--- WORK TO COMPLETE ---
Repeat everything from the line holding "draw_polygon(bore, corners)" to the line holding "cad_parts[node].hide_render = cad_parts[node].hide_viewport", inclusive, exactly. Leave out the rest.

--- COLLECTED MATERIAL ---
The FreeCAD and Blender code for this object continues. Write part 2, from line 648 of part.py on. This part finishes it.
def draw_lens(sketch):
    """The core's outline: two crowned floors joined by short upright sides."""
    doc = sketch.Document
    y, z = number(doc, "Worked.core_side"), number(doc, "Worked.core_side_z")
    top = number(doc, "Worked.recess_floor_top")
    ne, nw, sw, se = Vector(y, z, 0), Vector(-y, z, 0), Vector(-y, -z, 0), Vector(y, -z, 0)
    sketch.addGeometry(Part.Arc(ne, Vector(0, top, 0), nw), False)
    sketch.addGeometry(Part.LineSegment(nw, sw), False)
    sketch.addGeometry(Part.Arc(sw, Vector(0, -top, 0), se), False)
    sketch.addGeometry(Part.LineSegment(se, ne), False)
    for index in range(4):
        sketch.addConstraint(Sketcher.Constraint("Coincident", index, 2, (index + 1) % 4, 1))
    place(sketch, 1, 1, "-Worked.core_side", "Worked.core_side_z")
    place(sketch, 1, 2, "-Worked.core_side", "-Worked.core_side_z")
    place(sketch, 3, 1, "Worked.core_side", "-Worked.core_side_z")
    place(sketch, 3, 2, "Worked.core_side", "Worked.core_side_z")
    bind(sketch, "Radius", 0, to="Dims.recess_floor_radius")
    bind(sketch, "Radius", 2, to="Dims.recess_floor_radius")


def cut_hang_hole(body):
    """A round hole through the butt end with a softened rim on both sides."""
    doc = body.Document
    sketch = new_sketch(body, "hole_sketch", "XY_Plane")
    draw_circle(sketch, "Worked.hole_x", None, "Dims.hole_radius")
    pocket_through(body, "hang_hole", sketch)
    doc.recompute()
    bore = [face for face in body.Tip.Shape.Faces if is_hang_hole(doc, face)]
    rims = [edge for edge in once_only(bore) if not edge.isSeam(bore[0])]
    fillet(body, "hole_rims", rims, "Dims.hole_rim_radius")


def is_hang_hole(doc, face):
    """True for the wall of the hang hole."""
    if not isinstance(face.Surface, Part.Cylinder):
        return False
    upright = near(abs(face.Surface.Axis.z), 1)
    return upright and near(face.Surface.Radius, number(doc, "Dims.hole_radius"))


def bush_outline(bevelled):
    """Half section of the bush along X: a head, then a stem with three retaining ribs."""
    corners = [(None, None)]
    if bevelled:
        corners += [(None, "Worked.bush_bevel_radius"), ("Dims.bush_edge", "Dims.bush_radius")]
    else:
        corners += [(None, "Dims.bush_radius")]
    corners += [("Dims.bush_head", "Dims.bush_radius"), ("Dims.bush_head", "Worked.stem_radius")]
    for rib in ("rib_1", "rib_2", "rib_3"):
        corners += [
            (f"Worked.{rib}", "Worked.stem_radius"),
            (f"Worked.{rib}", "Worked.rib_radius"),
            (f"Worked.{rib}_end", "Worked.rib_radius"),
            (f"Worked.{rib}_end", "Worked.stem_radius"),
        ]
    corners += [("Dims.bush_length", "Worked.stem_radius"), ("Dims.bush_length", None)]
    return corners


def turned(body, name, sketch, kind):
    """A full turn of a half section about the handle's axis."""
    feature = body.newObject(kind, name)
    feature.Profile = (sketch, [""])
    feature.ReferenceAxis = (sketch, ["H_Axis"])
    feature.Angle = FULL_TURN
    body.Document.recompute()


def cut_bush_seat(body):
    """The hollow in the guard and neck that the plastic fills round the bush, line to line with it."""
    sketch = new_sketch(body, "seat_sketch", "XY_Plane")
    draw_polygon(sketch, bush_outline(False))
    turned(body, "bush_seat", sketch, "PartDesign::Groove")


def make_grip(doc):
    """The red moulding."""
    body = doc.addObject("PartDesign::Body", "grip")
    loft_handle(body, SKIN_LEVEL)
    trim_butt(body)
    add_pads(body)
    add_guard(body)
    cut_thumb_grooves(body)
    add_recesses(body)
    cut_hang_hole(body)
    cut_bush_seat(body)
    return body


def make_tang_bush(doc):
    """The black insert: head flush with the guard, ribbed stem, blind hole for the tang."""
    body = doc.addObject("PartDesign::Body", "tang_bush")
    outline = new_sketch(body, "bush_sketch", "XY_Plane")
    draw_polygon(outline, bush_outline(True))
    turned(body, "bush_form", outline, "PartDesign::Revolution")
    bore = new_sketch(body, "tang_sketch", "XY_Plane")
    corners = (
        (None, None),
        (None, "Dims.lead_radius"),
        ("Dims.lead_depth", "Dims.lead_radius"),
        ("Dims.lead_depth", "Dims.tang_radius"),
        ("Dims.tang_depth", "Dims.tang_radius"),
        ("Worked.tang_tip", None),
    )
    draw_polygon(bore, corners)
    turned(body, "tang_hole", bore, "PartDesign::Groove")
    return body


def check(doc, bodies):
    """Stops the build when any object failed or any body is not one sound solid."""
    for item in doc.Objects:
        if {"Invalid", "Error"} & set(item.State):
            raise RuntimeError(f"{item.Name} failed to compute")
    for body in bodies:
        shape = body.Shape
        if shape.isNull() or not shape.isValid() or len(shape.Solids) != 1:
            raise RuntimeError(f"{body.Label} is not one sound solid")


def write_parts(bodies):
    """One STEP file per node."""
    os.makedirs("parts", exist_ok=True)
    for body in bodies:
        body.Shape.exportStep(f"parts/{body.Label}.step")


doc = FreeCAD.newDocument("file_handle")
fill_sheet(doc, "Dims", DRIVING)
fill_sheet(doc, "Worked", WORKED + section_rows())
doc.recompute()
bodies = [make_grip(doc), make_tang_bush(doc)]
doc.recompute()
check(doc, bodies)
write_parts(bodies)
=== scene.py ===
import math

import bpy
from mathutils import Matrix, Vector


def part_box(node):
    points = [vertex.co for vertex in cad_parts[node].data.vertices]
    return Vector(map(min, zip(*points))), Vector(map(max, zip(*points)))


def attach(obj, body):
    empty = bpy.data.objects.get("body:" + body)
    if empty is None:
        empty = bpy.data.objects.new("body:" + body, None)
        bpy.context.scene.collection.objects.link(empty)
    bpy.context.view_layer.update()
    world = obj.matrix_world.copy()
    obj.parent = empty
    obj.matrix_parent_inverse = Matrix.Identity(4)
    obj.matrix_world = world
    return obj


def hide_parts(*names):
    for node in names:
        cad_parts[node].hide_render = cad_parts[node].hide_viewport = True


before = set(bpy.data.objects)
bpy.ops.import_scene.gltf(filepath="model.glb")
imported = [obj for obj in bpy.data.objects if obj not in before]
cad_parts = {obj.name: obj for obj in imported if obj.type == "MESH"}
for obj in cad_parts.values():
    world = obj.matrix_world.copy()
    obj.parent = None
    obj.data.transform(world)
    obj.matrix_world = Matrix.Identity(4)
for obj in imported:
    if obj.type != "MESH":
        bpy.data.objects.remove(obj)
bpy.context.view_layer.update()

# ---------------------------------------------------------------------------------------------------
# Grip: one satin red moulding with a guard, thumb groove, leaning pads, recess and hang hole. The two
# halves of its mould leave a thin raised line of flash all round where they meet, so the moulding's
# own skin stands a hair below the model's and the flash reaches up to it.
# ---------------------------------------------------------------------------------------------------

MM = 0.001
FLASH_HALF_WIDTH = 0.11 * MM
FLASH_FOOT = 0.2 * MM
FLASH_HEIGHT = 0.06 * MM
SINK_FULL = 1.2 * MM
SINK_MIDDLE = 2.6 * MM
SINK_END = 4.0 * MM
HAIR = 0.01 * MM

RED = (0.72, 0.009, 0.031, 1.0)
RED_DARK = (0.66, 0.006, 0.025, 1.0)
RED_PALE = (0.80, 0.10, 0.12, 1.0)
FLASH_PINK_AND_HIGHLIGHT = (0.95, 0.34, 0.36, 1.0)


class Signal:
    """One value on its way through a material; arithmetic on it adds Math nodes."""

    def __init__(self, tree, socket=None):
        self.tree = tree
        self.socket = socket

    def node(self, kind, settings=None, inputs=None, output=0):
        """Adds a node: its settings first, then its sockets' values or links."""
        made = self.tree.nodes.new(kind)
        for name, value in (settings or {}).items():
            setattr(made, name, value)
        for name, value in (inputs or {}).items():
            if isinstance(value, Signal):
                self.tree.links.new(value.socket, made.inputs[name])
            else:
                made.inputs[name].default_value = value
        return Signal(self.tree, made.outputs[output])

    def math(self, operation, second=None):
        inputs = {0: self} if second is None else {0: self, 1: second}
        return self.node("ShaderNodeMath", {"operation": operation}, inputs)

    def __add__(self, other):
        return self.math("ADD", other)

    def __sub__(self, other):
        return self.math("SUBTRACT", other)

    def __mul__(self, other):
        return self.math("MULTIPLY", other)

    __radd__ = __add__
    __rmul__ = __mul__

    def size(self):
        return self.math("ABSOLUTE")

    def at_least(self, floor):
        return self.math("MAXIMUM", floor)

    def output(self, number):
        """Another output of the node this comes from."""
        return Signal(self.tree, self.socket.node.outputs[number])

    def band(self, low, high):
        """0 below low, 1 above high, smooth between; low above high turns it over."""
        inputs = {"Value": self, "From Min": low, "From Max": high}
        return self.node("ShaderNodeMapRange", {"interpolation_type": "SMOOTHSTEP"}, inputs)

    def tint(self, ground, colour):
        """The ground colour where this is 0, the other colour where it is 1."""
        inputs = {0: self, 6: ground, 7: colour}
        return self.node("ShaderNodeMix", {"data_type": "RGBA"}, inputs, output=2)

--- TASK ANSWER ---
    draw_polygon(bore, corners)
    turned(body, "tang_hole", bore, "PartDesign::Groove")
    return body


def check(doc, bodies):
    """Stops the build when any object failed or any body is not one sound solid."""
    for item in doc.Objects:
        if {"Invalid", "Error"} & set(item.State):
            raise RuntimeError(f"{item.Name} failed to compute")
    for body in bodies:
        shape = body.Shape
        if shape.isNull() or not shape.isValid() or len(shape.Solids) != 1:
            raise RuntimeError(f"{body.Label} is not one sound solid")


def write_parts(bodies):
    """One STEP file per node."""
    os.makedirs("parts", exist_ok=True)
    for body in bodies:
        body.Shape.exportStep(f"parts/{body.Label}.step")


doc = FreeCAD.newDocument("file_handle")
fill_sheet(doc, "Dims", DRIVING)
fill_sheet(doc, "Worked", WORKED + section_rows())
doc.recompute()
bodies = [make_grip(doc), make_tang_bush(doc)]
doc.recompute()
check(doc, bodies)
write_parts(bodies)
=== scene.py ===
import math

import bpy
from mathutils import Matrix, Vector


def part_box(node):
    points = [vertex.co for vertex in cad_parts[node].data.vertices]
    return Vector(map(min, zip(*points))), Vector(map(max, zip(*points)))


def attach(obj, body):
    empty = bpy.data.objects.get("body:" + body)
    if empty is None:
        empty = bpy.data.objects.new("body:" + body, None)
        bpy.context.scene.collection.objects.link(empty)
    bpy.context.view_layer.update()
    world = obj.matrix_world.copy()
    obj.parent = empty
    obj.matrix_parent_inverse = Matrix.Identity(4)
    obj.matrix_world = world
    return obj


def hide_parts(*names):
    for node in names:
        cad_parts[node].hide_render = cad_parts[node].hide_viewport = True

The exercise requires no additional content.